Understanding farmland changes and their mechanisms is important for food security and sustainable development. This study assesses the farmland changes and their drivers within the Tumen River of China and the Tuman River within the Democratic People’s Republic of Korea (DPR Korea) from 1991 to 2016 (1991–2000, 2000–2010, and 2010–2016). Farmland surfaces in Tumen/Tuman River Basin (TRB) for each of the years were mapped from satellite imagery using an object-based image segmentation and a support vector machine (SVM) approach. A logistic regression was applied to discern the mechanisms underlying farmland changes.

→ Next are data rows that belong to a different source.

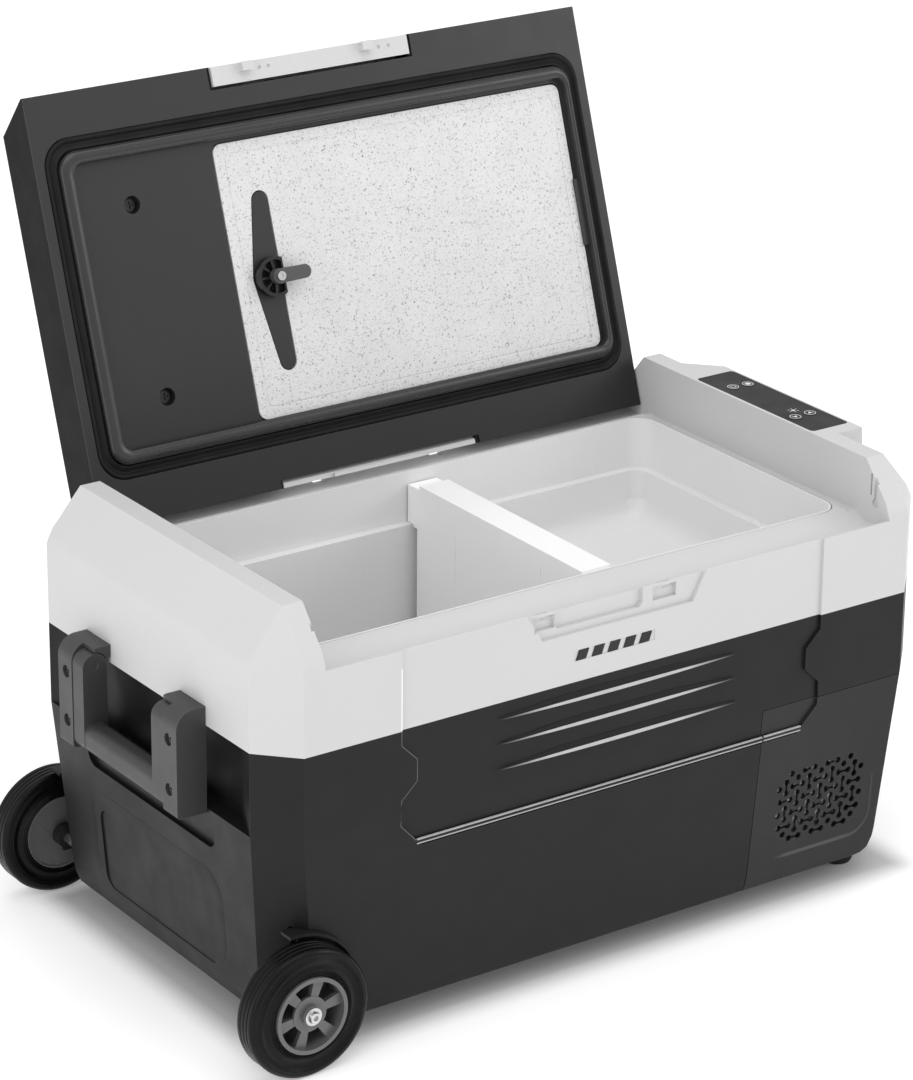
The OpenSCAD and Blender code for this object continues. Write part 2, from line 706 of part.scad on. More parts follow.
// ---------- divider ----------
div_x1 = div_x0 + div_t;
module divider() color(c_white) difference() {
  union() {
    box(div_x0, -121, deep_floor + 10, div_x1, 121, 300);
    box(div_x0, -127, 268, div_x1, 127, 300);
    box(div_x0, -135.5, cavity_ledge + 0.5, div_x1, 135.5, 305);
    box(div_x0 + 2, -118, 299, div_x1, 118, 309);
    box(div_x0, -118, 299, div_x0 + 8, 118, 309);
  }
  // hollow moulding, open underneath
  box(div_x0 + 2.5, -118, deep_floor - 1, div_x1 - 2.5, 118, 296);
  // upright grooves on both faces
  for (y = [-62, 62], x = [div_x0 - 0.2, div_x1 - 0.6])
    box(x, y - 1.2, 60, x + 0.8, y + 1.2, 292);
}

// ---------- lid, drawn closed and turned open ----------
lid_knee_z = lid_z + 2;     // where the lid's sides start to slope
lid_ridge_y = 154.5;        // end of the slope at the lid's top
// knob on the underside that holds the cutting board
knob_at = [-75.5, 2.4];
knob_z = lid_z + 1.9;
screw_r = 2;
// pin of the front latch flap, closed lid
flap_pin_y = -169;
flap_pin_z = 333;
flap_pin_r = 1.5;

module lid_place() translate([0, hinge_y, hinge_z]) rotate([-lid_open, 0, 0])
  translate([0, -hinge_y, -hinge_z]) children();

module lid_profile(inset) polygon(mirrored([
  [lid_hy - inset, lid_z - (inset > 0 ? 1 : 0)],
  [lid_hy - inset, lid_knee_z + inset * 0.35],
  [lid_ridge_y - inset * 0.55, lid_top - inset]]));
// pocket of the front latch flap
module flap_pocket(grow) {
  x = 101.2 + grow;
  box(-x, -200, 300, x, -162.9 + grow, 322.6 + grow);
  box(-x, -200, 321 - grow, x, -160.5 + grow, 346.2 + grow);
}
module flap_pin(x0, x1, radius) cyl_x(x0, x1, flap_pin_y, flap_pin_z, radius);

// space inside the lid's walls, around the latch pockets, hinge bosses and screw posts
module lid_inside() difference() {
  along_x(-lid_hx + 3, lid_hx - 3) lid_profile(3);
  both_turns() flap_pocket(2.4);
  both_ends() both_sides() cyl_x(lid_hx - 12, lid_hx, hinge_y, hinge_z, 6.4);
  at_each(lid_screws_at) translate([0, 0, lid_z + 14]) cylinder(h = 40, r = 7, $fn = 32);
}
module lid_shell() color(c_lid) lid_place() difference() {
  along_x(-lid_hx, lid_hx) lid_profile(0);
  // rebate for the liner's rim
  box(-lid_hx - 1, -lid_hy - 1, 300, lid_hx + 1, lid_hy + 1, lid_z + 1.5);
  lid_inside();
  both_turns() flap_pocket(0);
  box(-101.4, 148, 300, 101.4, 183, 320.7);
  at_each(lid_screws_at) translate([0, 0, lid_z + 13])
    cylinder(h = 14, r = screw_r + 0.1, $fn = 24);
  both_ends() cyl_x(lid_hx - 11, lid_hx + 1, hinge_y, hinge_z, hinge_r + fixed_fit);
  both_sides() both_ends() flap_pin(100, 108, flap_pin_r + fixed_fit);
}

module lid_liner() {
  lid_pan();
  board_tab();
  rear_sill();
}
// fills the underside in front of the hinge side's flap
module rear_sill() color(c_lid_liner) lid_place()
  box(-104.2, 150, lid_z, 104.2, 175.2, lid_z + 1.4);
// retaining tab that laps over the board's right edge
module board_tab() color(c_lid_liner) lid_place()
  box(251, -30, lid_z - 1.2, 258, 30, lid_z + 1.2);

// raised frame inside the seal
module seal_frame(z0, z1) rounded_slab(262, 132.5, 17, z0, z1);
module lid_pan() color(c_lid_liner) lid_place() difference() {
  union() {
    box(-lid_hx + 3.3, -178.6, lid_z, lid_hx - 3.3, 178.6, lid_z + 3);
    box(-lid_hx + 0.3, -lid_hy + 0.3, lid_z, lid_hx - 0.3, lid_hy - 0.3, lid_z + 1.4);
    rounded_slab(276, 148, 25, lid_z + 2, lid_z + 9.4);
    seal_frame(lid_z - 4, lid_z + 3);
    at_each(lid_screws_at) translate([0, 0, lid_z + 4]) cylinder(h = 8, r = 10.2, $fn = 32);
  }
  // seal channel
  difference() {
    rounded_slab(273.5, 145, 25, lid_z - 1, lid_z + 5.2);
    seal_frame(lid_z - 5, lid_z + 9);
  }
  // recessed panel inside the raised frame
  rounded_box(-248.8, -122, 256.2, 122, 10, lid_z - 5, lid_z + 2);
  // pocket for the cutting board, with a raised island that fills the board's slot
  difference() {
    along_z(lid_z, lid_z + 1.7 + board_t) board_rect(1.4, 9);
    translate([0, 0, lid_z]) linear_extrude(20) board_slot(1);
  }
  // room for the latch flaps
  both_turns() box(-104, -200, lid_z + 1.45, 104, -157.8, 340);
  both_turns() box(-104, -200, 300, 104, -162.8, 340);
  // counterbored screw holes
  at_each(lid_screws_at) translate([0, 0, lid_z - 1]) {
    cylinder(h = 11.6, r = 7.7, $fn = 32);
    cylinder(h = 20, r = screw_r + 0.2, $fn = 24);
  }
  at(knob_at) translate([0, 0, lid_z]) cylinder(h = 20, r = 3.2, $fn = 24);
}

module lid_insulation() color(c_foam) lid_place() difference() {
  along_x(-lid_hx + 14, lid_hx - 14)
    polygon(mirrored([[155, lid_z + 10], [146, lid_top - 4]]));
  at_each(concat(lid_screws_at, [knob_at]))
    translate([0, 0, lid_z]) cylinder(h = 60, r = 11, $fn = 24);
}
module lid_seal() color(c_black) lid_place() difference() {
  union() {
    rounded_slab(273, 144.5, 24.5, lid_z - 0.4, lid_z + 5);
    rounded_slab(272, 143.5, 23.5, lid_z - 2, lid_z - 0.3);
  }
  rounded_slab(262.4, 132.9, 17.4, lid_z - 3, lid_z + 9);
  // groove between the seal's two lips
  difference() {
    rounded_slab(270.5, 142, 22, lid_z - 3, lid_z - 0.6);
    rounded_slab(265, 135.5, 19, lid_z - 4, lid_z + 1);
  }
}
module lid_screws() color(c_steel) lid_place()
  at_each(lid_screws_at) translate([0, 0, lid_z + 7.2]) difference() {
    union() {
      cylinder(h = 3.2, r = 5.2, $fn = 32);
      cylinder(h = 19, r = screw_r, $fn = 24);
    }
    for (angle = [0, 90]) rotate(angle) translate([-3.2, -0.6, -1]) cube([6.4, 1.2, 2.4]);
  }
module hinge_pins() color(c_steel) lid_place()
  both_ends() cyl_x(lid_hx - 10.5, block_in + 8, hinge_y, hinge_z, hinge_r);

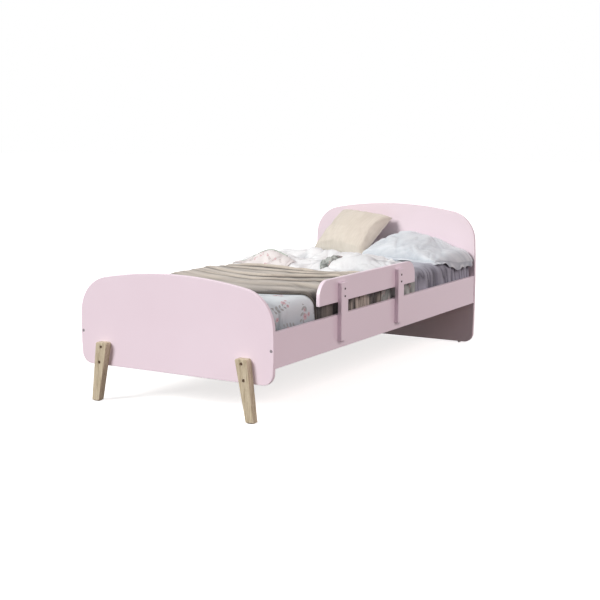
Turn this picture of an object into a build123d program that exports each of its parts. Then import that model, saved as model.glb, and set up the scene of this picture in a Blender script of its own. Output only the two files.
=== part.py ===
"""Single bed for a child, with a guard rail that lifts off.

Millimetres. +X is the guard's side, +Y points to the headboard, +Z is up.
The origin lies on the floor, midway between the rails and midway along the bed's whole length.
"""
import os
from math import exp
from build123d import *

os.makedirs("parts", exist_ok=True)

# --- Mattress and the space for it ---------------------------------------------------------------
mattress_width = 900
mattress_length = 2000
mattress_thickness = 158
mattress_edge_round = 32
mattress_corner_round = 70
mattress_side_gap = 14
mattress_end_gap = 5

# --- Head and foot panels ------------------------------------------------------------------------
panel_thickness = 18
panel_overhang = 3          # how far a panel's widest point stands outside the rails
panel_widest_height = 300   # height at which both panels are widest
panel_crown_radius = 1900   # the long arc along the top
panel_shoulder_radius = 160
panel_corner_radius = 50
panel_edge_round = 2.5
footboard_bottom = 153
footboard_apex = 564
footboard_side_radius = 1500
headboard_apex = 738
headboard_side_radius = 6000

# --- Side rails ----------------------------------------------------------------------------------
rail_thickness = 18
rail_height = 145
rail_bottom = 221
rail_edge_round = 1.5

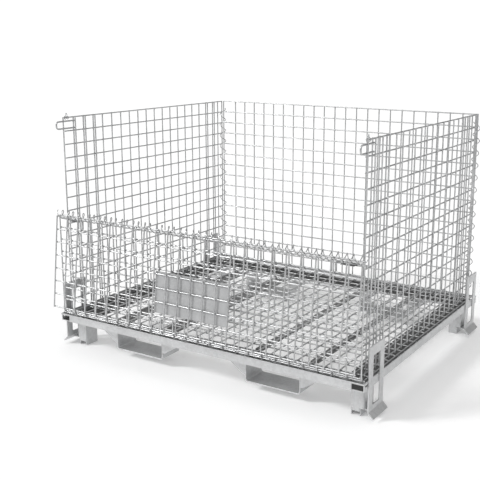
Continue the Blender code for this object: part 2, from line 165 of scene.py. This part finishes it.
def zinc(name, dark, light, rough, metallic, grain, dust=0.25, stretch=(1, 1, 1), shade_below=False):
    """Zinc plating: cloudy tone, fine crystal spangle, dull handling marks and faint drawing lines, and, if
    asked, painted shade on flange tops under the mesh floor.
    """
    material = bpy.data.materials.new(name)
    material.use_nodes = True
    tree = material.node_tree
    shader = tree.nodes["Principled BSDF"]
    place = tree.nodes.new("ShaderNodeTexCoord").outputs["Object"]
    lines = tree.nodes.new("ShaderNodeMapping")
    lines.inputs["Scale"].default_value = stretch
    tree.links.new(place, lines.inputs["Vector"])

    cloud = node(tree, "ShaderNodeTexNoise", Scale=9.0, Detail=5.0, Roughness=0.6)
    spangle = node(tree, "ShaderNodeTexVoronoi", Scale=grain)
    fine = node(tree, "ShaderNodeTexNoise", Scale=620.0, Detail=3.0, Roughness=0.65)
    marks = node(tree, "ShaderNodeTexNoise", Scale=38.0, Detail=6.0, Roughness=0.72)
    for texture in (cloud, spangle, marks):
        tree.links.new(place, texture.inputs["Vector"])
    tree.links.new(lines.outputs[0], fine.inputs["Vector"])

    tone = ramp(tree, cloud.outputs["Fac"], ((0.34, dark), (0.66, light)))
    flakes = ramp(tree, spangle.outputs["Color"], ((0.0, 0.86), (1.0, 1.08)))
    toned = mix(tree, "MULTIPLY", 0.55, tone, flakes)
    dull = ramp(tree, marks.outputs["Fac"], ((0.50, 0.0), (0.68, 1.0)))
    worn = mix(tree, "MULTIPLY", 1.0, dull, (dust, dust, dust, 1))
    colour = mix(tree, "MIX", worn, toned, (0.30, 0.295, 0.28, 1))
    # painted shade on the flange tops under the mesh floor
    if shade_below:
        colour = painted_floor_shade(tree, colour)
    tree.links.new(colour, shader.inputs["Base Color"])

    gloss = ramp(tree, marks.outputs["Fac"], ((0.30, rough - 0.08), (0.72, rough + 0.16)))
    tree.links.new(gloss, shader.inputs["Roughness"])
    shader.inputs["Metallic"].default_value = metallic

    bump = node(tree, "ShaderNodeBump", Strength=0.22, Distance=0.0003)
    heights = mix(tree, "MIX", 0.5, fine.outputs["Fac"], marks.outputs["Fac"])
    tree.links.new(heights, bump.inputs["Height"])
    tree.links.new(bump.outputs["Normal"], shader.inputs["Normal"])
    return material


MESH_ZINC = zinc("mesh_zinc", (0.50, 0.505, 0.51), (0.63, 0.635, 0.64), 0.34, 0.9, 260.0)
WIRE_ZINC = zinc("wire_zinc", (0.46, 0.465, 0.47), (0.58, 0.585, 0.59), 0.32, 0.9, 260.0)
# Painted shade: a dark zinc for the joists, standing in for the shade under the mesh floor.
JOIST_SHADE_ZINC = zinc("grimy_zinc", (0.14, 0.14, 0.14), (0.26, 0.26, 0.26), 0.55, 0.5, 200.0)
# sheet finish, with painted shade on its flange tops under the mesh floor
SHEET_ZINC = zinc("sheet_zinc", (0.60, 0.605, 0.61), (0.66, 0.665, 0.67), 0.42, 0.7, 150.0, 0.12,
                  shade_below=True)
PLATE_ZINC = zinc("label_zinc", (0.47, 0.475, 0.48), (0.52, 0.525, 0.53), 0.5, 0.4, 90.0, 0.08,
                  (1, 1, 14))
DARK_STEEL = zinc("dark_steel", (0.10, 0.10, 0.105), (0.19, 0.19, 0.195), 0.45, 0.8, 200.0)


# ---------------------------------------------------------------- shapes

def mesh_piece(name, bm, material, body, replaces=(), bevel=0.0):
    bmesh.ops.recalc_face_normals(bm, faces=bm.faces)
    data = bpy.data.meshes.new(name)
    bm.to_mesh(data)
    bm.free()
    data.materials.append(material)
    piece = bpy.data.objects.new(name, data)
    bpy.context.scene.collection.objects.link(piece)
    if bevel:
        modifier = piece.modifiers.new("rounded_edges", "BEVEL")
        modifier.width = bevel
        modifier.segments = 2
        modifier.limit_method = "ANGLE"
        modifier.angle_limit = math.radians(40)
    data.shade_smooth()
    data.set_sharp_from_angle(angle=math.radians(42))
    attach(piece, body)
    if replaces:
        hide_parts(*replaces)
    return piece


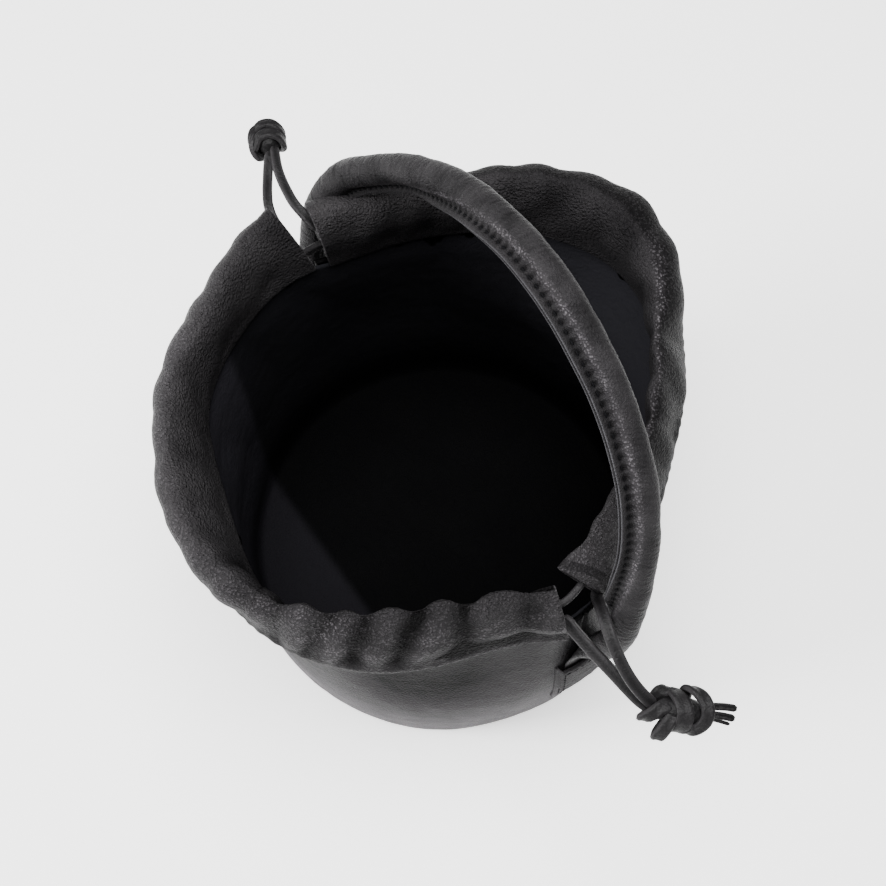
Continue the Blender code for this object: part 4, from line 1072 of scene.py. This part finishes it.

Results indicate that cultivated surfaces changes within the two regions were characterized by large differences during the three time periods. The decreases of cultivated surface of −15.55 km2
(i.e., 0.55% of total cultivated surface area in 2000) and −23.61 km2
(i.e., 0.83% of total cultivated surface area in 2016) occurred in China between 1991 and 2000 and between 2010 and 2016, respectively; while an increase of 30.98 km2
(i.e., 1.09% of total cultivated surface area in 2010) was seen between 2000 and 2010. Cultivated surfaces increased within DPR Korea side over the three time periods; a marked increase, in particular, was seen between 1991 and 2000 by 443.93 km2
(i.e., 23.43% of total cultivated surface area in 2000), while farmland increased by 140.87 km2
(i.e., 6.92% of total cultivated surface area in 2010) and 180.86 km2
(i.e., 1.78% of total cultivated surface area in 2016), respectively, between 2000 and 2010 and between 2010 and 2016. We also found that expansions and contractions in farmland within both regions of the TRB were mainly influenced by topographic, soil, climatic, and distance factors, which had different importance degrees. Among these significant forces, the temperatures in the two regions were paramount positive factors on farmland changes during 1991–2016 and slope in China and precipitation in DPR Korea were the paramount negative factors affecting farmland changes, respectively. Additionally, except for between 2000 and 2010 in DPR Korea TRB region, most of the factors significantly influencing the farmland changes revealed the same positive or negative effects in different periods, because of mountainous topography. This study allows enhancing understanding of the mechanisms underlying farmland changes in the TRB.